En aquel rincón perdido del continente africano famoso por los ataques de tiburón blanco, mis nudillos sangraban abundantemente. Enseguida me di cuenta de que me había hecho bastante daño e hice lo más lógico en estos casos: seguir surfeando, porque había unas olas cojonudas y sabía que al día siguiente iba a tener la mano hinchada como una morcilla.
Mi mano no amaneció como una morcilla, sino como un manojo de ellas. Los boquetes que me adornaban los dedos anular, corazón e índice no presagiaban nada bueno: reventados como cráteres y muy doloridos.

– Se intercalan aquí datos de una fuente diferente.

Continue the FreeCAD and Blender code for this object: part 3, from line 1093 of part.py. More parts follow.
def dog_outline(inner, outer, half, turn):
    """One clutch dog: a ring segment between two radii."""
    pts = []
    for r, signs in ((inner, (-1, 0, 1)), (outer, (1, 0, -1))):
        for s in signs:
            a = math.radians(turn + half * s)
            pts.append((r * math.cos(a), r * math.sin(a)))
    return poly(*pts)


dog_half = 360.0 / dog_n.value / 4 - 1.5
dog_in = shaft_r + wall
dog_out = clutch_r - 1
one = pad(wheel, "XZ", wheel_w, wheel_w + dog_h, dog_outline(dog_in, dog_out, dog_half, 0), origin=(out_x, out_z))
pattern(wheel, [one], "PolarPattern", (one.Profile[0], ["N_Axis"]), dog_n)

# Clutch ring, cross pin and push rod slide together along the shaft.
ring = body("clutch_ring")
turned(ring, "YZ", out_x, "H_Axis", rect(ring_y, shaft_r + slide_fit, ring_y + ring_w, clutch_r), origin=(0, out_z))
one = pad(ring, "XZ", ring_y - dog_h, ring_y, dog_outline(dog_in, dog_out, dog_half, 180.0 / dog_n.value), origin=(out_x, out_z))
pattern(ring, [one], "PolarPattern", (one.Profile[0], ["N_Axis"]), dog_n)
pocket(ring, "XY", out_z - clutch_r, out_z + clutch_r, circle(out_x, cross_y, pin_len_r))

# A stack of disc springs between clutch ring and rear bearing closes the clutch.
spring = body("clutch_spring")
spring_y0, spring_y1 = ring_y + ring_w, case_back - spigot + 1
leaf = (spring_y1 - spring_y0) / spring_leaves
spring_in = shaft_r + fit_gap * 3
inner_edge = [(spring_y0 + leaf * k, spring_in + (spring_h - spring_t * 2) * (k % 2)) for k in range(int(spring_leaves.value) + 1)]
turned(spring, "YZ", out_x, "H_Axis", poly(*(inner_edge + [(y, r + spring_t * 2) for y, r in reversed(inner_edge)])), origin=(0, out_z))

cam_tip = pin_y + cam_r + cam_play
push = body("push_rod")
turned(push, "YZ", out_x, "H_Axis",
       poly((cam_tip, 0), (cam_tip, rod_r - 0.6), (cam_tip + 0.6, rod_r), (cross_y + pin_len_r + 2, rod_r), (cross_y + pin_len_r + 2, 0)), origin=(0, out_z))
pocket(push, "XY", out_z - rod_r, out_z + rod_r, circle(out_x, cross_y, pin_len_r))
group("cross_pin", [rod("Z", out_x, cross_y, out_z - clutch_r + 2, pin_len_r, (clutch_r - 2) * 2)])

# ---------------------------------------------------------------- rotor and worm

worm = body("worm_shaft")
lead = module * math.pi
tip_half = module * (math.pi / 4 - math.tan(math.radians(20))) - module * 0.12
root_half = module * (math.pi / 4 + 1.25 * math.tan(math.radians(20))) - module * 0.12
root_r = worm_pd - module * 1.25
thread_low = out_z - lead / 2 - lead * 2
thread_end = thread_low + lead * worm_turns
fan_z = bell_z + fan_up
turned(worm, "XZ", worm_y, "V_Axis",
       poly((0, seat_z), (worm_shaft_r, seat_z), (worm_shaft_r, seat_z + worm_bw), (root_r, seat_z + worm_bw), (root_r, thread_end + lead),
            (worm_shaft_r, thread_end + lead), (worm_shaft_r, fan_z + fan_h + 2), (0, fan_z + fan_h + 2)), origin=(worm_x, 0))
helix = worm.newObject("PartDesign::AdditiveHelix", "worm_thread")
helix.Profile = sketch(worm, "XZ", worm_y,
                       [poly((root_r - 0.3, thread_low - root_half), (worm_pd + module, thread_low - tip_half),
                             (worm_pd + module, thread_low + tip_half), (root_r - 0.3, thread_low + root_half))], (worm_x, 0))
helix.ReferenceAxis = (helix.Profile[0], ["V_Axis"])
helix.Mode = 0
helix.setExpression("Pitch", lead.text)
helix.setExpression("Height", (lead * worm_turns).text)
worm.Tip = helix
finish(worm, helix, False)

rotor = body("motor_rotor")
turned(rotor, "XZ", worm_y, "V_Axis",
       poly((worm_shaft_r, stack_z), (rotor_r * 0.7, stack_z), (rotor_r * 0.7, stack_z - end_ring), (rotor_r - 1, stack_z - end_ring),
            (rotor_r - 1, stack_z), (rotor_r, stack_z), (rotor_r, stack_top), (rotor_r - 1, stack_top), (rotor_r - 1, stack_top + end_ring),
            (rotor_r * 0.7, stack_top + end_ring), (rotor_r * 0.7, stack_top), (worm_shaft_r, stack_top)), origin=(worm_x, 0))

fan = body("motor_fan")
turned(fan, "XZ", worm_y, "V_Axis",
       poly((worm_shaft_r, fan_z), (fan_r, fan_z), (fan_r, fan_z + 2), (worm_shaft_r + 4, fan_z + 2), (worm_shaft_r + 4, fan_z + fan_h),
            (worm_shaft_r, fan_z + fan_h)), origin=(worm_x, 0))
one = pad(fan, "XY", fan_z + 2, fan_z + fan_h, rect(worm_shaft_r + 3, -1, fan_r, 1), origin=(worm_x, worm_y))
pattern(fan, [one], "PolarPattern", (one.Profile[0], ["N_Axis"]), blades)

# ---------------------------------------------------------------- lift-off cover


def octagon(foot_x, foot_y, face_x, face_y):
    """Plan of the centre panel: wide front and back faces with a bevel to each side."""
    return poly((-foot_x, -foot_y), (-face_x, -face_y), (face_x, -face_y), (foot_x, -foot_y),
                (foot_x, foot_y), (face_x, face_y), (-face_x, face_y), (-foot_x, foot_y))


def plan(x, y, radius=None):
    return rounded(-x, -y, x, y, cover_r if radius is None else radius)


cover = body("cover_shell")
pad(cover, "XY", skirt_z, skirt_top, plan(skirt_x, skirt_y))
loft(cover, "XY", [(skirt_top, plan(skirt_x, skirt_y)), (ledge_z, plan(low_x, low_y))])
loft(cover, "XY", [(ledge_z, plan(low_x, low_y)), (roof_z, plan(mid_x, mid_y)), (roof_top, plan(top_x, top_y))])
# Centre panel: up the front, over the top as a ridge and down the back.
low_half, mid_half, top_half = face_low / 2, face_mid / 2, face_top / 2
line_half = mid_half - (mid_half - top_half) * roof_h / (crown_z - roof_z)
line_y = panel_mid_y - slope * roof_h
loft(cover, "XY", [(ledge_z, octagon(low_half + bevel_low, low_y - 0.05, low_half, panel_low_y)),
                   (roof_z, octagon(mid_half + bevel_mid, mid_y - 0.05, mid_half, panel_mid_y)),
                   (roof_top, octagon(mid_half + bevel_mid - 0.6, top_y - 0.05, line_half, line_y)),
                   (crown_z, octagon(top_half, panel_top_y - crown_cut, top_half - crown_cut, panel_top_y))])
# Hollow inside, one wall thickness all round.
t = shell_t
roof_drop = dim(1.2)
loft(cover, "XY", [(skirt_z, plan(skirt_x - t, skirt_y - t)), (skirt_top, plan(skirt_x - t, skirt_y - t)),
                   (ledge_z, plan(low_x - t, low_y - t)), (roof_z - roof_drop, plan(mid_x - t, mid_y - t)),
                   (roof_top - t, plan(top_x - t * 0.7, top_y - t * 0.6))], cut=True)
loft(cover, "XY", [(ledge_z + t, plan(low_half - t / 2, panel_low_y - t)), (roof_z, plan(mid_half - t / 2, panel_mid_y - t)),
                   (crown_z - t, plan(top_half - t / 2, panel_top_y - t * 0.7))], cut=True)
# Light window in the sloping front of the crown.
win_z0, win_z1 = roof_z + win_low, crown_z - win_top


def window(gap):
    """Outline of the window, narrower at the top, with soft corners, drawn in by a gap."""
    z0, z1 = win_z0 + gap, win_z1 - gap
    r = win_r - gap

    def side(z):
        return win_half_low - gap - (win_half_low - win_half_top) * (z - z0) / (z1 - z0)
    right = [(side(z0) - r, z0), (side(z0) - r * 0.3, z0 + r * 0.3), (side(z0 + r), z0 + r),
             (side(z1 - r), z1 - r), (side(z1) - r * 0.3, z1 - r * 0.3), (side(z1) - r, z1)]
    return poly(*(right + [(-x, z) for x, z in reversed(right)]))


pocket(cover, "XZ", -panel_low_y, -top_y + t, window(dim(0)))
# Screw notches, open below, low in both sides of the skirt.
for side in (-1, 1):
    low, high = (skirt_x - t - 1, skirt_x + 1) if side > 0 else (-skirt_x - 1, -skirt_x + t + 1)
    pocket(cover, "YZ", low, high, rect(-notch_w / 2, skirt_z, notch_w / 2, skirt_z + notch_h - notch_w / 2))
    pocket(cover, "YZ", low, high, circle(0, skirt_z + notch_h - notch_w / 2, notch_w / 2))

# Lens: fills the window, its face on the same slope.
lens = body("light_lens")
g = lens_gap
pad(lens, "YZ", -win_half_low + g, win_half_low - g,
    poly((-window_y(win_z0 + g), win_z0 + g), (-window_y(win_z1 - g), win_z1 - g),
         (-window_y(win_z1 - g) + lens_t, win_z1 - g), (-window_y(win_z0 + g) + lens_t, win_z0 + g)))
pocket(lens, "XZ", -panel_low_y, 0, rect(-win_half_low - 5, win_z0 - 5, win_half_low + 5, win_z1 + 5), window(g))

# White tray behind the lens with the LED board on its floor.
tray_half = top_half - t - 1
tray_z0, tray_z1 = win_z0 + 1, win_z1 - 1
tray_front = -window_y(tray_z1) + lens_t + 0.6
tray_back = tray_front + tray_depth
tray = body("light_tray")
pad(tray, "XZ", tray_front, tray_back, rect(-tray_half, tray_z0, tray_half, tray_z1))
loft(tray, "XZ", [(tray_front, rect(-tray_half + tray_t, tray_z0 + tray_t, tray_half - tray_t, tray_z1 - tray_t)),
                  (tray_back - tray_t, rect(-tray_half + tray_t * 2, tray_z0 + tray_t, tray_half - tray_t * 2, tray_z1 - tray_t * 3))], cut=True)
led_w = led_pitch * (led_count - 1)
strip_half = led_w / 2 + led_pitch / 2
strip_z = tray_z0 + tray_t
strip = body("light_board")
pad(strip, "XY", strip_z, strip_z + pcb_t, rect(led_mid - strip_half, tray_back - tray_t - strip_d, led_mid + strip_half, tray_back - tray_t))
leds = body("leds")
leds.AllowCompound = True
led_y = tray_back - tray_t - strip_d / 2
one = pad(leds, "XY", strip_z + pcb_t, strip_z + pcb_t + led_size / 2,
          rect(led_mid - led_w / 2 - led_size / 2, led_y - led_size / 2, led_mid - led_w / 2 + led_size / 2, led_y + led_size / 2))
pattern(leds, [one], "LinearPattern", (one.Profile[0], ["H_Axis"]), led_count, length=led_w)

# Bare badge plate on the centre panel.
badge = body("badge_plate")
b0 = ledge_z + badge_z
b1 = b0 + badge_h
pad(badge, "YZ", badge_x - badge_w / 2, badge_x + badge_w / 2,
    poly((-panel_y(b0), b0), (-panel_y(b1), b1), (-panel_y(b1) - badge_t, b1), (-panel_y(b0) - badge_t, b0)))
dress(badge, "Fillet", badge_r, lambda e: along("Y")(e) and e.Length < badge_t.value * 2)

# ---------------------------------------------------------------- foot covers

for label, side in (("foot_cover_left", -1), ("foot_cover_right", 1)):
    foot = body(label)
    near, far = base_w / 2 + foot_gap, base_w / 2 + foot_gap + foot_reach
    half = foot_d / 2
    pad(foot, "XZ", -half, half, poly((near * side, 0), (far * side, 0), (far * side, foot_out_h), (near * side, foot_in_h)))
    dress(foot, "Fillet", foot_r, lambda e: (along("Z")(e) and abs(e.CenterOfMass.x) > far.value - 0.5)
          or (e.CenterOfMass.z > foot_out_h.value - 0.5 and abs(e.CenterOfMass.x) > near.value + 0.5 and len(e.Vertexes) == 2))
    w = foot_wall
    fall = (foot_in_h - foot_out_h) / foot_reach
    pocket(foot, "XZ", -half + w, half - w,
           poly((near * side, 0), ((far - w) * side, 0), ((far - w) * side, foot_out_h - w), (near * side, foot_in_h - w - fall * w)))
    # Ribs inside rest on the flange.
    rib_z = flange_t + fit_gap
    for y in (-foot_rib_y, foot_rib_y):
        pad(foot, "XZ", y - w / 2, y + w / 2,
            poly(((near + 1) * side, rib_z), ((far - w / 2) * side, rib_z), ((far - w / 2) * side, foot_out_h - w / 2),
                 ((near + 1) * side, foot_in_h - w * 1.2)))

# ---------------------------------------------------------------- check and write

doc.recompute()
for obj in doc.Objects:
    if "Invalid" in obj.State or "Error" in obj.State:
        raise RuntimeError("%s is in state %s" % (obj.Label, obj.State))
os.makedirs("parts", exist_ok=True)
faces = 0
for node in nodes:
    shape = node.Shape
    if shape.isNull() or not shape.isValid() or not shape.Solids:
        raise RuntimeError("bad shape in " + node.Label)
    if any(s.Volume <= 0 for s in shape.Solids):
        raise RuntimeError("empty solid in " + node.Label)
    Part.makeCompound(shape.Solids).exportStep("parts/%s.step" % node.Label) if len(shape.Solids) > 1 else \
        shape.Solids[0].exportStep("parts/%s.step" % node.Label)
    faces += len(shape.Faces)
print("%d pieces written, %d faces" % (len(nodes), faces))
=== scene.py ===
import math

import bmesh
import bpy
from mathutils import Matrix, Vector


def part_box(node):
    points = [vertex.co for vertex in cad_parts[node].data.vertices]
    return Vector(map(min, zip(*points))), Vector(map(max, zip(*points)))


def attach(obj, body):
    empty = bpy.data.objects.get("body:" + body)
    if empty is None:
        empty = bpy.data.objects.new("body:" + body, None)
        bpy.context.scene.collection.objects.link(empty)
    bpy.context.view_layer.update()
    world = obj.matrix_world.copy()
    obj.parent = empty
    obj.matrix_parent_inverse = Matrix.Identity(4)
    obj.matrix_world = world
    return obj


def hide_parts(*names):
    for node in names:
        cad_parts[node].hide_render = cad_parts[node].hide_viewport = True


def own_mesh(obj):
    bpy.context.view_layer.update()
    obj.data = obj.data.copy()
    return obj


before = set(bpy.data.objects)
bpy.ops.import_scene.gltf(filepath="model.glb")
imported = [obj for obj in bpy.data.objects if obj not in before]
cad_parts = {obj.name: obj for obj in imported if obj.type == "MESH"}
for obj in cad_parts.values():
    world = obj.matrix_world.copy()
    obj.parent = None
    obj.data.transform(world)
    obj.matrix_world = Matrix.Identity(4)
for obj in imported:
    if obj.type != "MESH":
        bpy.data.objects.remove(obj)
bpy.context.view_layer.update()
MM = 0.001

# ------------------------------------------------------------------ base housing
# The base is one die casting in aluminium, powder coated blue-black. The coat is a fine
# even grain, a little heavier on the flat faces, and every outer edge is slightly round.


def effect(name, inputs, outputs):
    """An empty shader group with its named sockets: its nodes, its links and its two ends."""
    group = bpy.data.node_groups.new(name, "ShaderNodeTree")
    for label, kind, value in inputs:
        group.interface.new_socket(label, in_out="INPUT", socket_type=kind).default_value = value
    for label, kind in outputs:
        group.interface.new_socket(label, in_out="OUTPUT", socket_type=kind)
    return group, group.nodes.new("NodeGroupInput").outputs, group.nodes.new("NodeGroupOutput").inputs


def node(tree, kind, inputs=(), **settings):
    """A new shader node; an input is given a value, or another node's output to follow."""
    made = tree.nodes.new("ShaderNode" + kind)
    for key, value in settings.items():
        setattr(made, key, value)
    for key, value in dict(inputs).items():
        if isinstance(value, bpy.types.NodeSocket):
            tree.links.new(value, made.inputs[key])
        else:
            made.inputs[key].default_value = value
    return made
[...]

Aguanté sin surfear un par de días, pero entró una marejada fenomenal, olas perfectas, viento en contra, una máquina de bombear. Y tenía que meterme al agua. Así lo hice, pero las heridas se me abrieron, no tenía fuerza para mantener los dedos juntos al remar y me dolía del demonio. Después de un baño desesperante en el que lo mejor fue ver a Michel Velasco hacerse un tubazo de los de cinco estrellas, supe que tenía que hacer algo para reforzar la mano e inmovilizarla. Tuve una iluminación, entré en un supermercado y me compré una espumadera de plástico. Le quité el mango con una sierra y la calenté al fuego para darle una curva adaptada a la de la mano. Con cinta americana me amarré los dedos a la espumadera por encima de los vendajes y apósitos que tenía para proteger las heridas, y así quedé entablillado. Como la marejada seguía bombeando, al día siguiente me metí con la espumadera y todo. Era raro hacer cucharas sin poder agarrar el canto, pero no se remaba mal con la mano rígida y firme, me daba algo de confianza, aunque el momento de hacer el take off y ponerme de pie era un poco crítico. Eso sí, en las aguas frías de la bahía de Jeffreis, las contusiones dolían de lo lindo. Juan Luis Zubizarreta, el padre de Gony, que es dentista, me explicó que los tejidos internos, tendones etcétera estaban machacados e inflamados y por eso dolían y no podía mover la mano, y así no se me iban a curar. Así que me quedé de nuevo en seco, pensando en no surfear más, confiando en que se me curasen los dedos antes de que terminase el surfari. Pero Tony “Doc” Van den Heuvel, el mítico pionero de Jeffreys que vivió durante treinta años acampado en las dunas frente a la ola, me lo quitó de la cabeza: “No te vas a morir”, me decía. “Y las olas no van a durar para siempre”. Tony era una fuerza inspiradora muy grande, una auténtica leyenda viva (por poco tiempo, esto sucedió en mayo y Doc moriría de un infarto unos meses más tarde) y me hubiera dado mucha vergüenza no hacerle caso. Así que seguí metiéndome, adaptando el ritmo de los baños a la evolución de mis heridas, sin forzar, pero sin dejar de hacer aquello que me había llevado a miles de kilómetros de distancia. Mereció la pena, pero también volví con una espina clavada que espero quitarme algún día, antes de alcanzar la honorable edad de Van del Heuvel: regresar a Jeffreys Bay y volver a empezar, esta vez entrando al primer baño del primer día por el lugar correcto y sin hacerme daño.